His argument strongly echoes the philosophy popularized by Robert Kiyosaki in the influential book Rich Dad Poor Dad. In that work, Kiyosaki criticizes traditional educational systems for producing academically qualified individuals who often remain financially illiterate. According to him, schools largely prepare students to become employees rather than entrepreneurs or financially independent thinkers.

One of Kiyosaki’s most famous observations states: “The single most powerful asset we all have is our mind. If it is trained well, it can create enormous wealth.”

This insight aligns remarkably with Dashaco’s vision for Cameroon. Both men recognize that the problem is not merely unemployment; it is the absence of entrepreneurial thinking and financial education. Many young Africans graduate without understanding concepts such as budgeting, investment, assets, liabilities, cash flow, or wealth creation. Yet these are essential life skills in the modern economy.

Kiyosaki further warns in Rich Dad Poor Dad that “The poor and middle class work for money. The rich have money work for them.” This distinction exposes a painful reality across much of Africa, where education often conditions young people to seek salaries instead of building enterprises and investments capable of generating long-term wealth.

Dashaco’s call for practical entrepreneurial modules, incubation programs, school enterprises, mentorship, and financial literacy directly confronts this outdated model. His proposal seeks to cultivate a generation capable not merely of earning income, but of understanding wealth creation itself.

His ideas also resonate strongly with the principles advanced in Midas Touch, another on entrepreneurship book co-authored by Donald Trump, foremost entrepreneur and current U.S. President, and Robert Kiyosaki. In Midas Touch, the authors explore the entrepreneurial mindset required to build successful businesses and transform ideas into impactful ventures.

The book identifies characteristics such as passion, resilience, focus, leadership, and adaptability as essential ingredients for entrepreneurial success. Most importantly, it argues that entrepreneurship is about developing the courage and mindset necessary to recognize opportunities where others see obstacles.

This perspective mirrors the realities facing Cameroon today. Amid unemployment and economic uncertainty, many young people see only hopelessness. They resort to traveling abroad by all means, not realizing, as Dashaco exemplifies by his own life, that grass is greenest where it is watered. As an entrepreneurial thinker, he sees possibilities in agriculture, technology, media, renewable energy, crafts, tourism, and the digital economy.

Dashaco’s emphasis on “learning by doing” through school-based enterprises and mentorship programs also reflects one of the central ideas in Midas Touch: real entrepreneurial education happens through practical experience, experimentation, adaptation, and resilience and not merely through classroom theory.

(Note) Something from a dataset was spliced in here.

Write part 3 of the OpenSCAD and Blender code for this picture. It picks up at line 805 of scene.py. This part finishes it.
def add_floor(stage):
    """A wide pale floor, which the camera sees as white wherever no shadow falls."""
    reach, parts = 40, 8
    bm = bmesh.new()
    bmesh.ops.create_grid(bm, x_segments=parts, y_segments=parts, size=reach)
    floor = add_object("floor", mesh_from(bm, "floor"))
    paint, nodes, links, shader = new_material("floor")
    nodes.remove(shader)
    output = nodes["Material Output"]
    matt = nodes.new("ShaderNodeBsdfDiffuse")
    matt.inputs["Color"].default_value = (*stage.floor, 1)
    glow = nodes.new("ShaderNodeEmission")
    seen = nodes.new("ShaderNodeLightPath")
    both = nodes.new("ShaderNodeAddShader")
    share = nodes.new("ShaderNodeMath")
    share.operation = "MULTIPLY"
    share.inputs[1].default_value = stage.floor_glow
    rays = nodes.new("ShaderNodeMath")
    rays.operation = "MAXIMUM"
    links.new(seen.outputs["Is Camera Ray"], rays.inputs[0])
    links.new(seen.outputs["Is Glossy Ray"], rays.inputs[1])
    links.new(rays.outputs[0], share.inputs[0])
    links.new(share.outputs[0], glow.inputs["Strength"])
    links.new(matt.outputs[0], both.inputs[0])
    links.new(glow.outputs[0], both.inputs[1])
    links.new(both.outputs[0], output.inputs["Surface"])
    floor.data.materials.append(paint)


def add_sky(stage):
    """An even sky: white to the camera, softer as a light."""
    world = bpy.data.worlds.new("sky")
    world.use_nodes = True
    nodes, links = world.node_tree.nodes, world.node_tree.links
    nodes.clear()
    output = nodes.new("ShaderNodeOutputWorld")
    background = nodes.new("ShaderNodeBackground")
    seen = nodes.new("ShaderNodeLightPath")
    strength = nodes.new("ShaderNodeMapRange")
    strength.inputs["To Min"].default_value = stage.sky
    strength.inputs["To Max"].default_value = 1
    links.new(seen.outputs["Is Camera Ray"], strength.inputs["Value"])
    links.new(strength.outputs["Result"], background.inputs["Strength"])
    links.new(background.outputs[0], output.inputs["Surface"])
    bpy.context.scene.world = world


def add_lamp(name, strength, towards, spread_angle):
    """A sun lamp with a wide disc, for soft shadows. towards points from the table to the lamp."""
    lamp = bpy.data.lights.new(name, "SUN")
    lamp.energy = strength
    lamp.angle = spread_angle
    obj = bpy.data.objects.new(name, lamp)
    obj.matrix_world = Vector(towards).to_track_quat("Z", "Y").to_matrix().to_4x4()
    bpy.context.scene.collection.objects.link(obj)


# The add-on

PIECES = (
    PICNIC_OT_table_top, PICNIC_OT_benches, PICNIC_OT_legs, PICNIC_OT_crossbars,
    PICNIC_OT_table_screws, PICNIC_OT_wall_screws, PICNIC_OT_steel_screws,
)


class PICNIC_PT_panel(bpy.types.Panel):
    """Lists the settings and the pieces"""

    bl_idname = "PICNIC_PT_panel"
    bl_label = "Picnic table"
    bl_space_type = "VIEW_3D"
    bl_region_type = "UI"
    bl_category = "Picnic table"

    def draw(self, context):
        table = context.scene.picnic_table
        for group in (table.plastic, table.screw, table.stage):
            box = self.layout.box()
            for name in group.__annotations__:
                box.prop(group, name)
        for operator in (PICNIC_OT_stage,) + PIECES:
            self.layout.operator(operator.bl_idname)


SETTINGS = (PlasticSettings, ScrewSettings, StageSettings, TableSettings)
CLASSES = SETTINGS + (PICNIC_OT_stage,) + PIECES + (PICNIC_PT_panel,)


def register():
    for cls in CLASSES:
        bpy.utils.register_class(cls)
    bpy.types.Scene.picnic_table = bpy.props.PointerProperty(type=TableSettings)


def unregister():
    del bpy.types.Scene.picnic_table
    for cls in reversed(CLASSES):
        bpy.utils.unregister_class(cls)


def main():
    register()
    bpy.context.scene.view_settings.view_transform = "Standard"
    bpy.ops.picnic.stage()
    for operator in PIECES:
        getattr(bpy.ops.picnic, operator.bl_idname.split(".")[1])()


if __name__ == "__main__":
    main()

As Robert Kiyosaki famously argues, “The most important word in the world of money is cash flow.” Yet across many African schools, students graduate with advanced certificates without understanding how businesses generate revenue, manage expenses, attract customers, or sustain operations.

This is why Dashaco’s intervention carries profound national significance. He is not simply encouraging entrepreneurship as a side activity; he is advocating for a cultural and educational transformation capable of reshaping Cameroon’s economic future.

As Nelson Mandela once declared, “Education is the most powerful weapon which you can use to change the world.” But education must evolve beyond rote learning and examination culture if it is to truly transform societies.

Back in Muteff, the elderly villager who questioned the unemployed graduates eventually concluded the discussion with a proverb that left everyone reflecting deeply: “A child taught only how to read books may still remain poor if he is never taught how to read opportunities.”

That wisdom perhaps best summarizes the essence of Bony Dashaco’s National Day intervention. Like the lessons found in Rich Dad Poor Dad_and Midas Touch, his message challenges Cameroon to rethink education not merely as a pathway to certificates and salaries, but as a foundation for creativity, financial independence, innovation, and nation-building.

For Cameroon’s youth, the message is unmistakably clear: the future will belong not to those who wait endlessly for opportunities, but to those prepared to create them.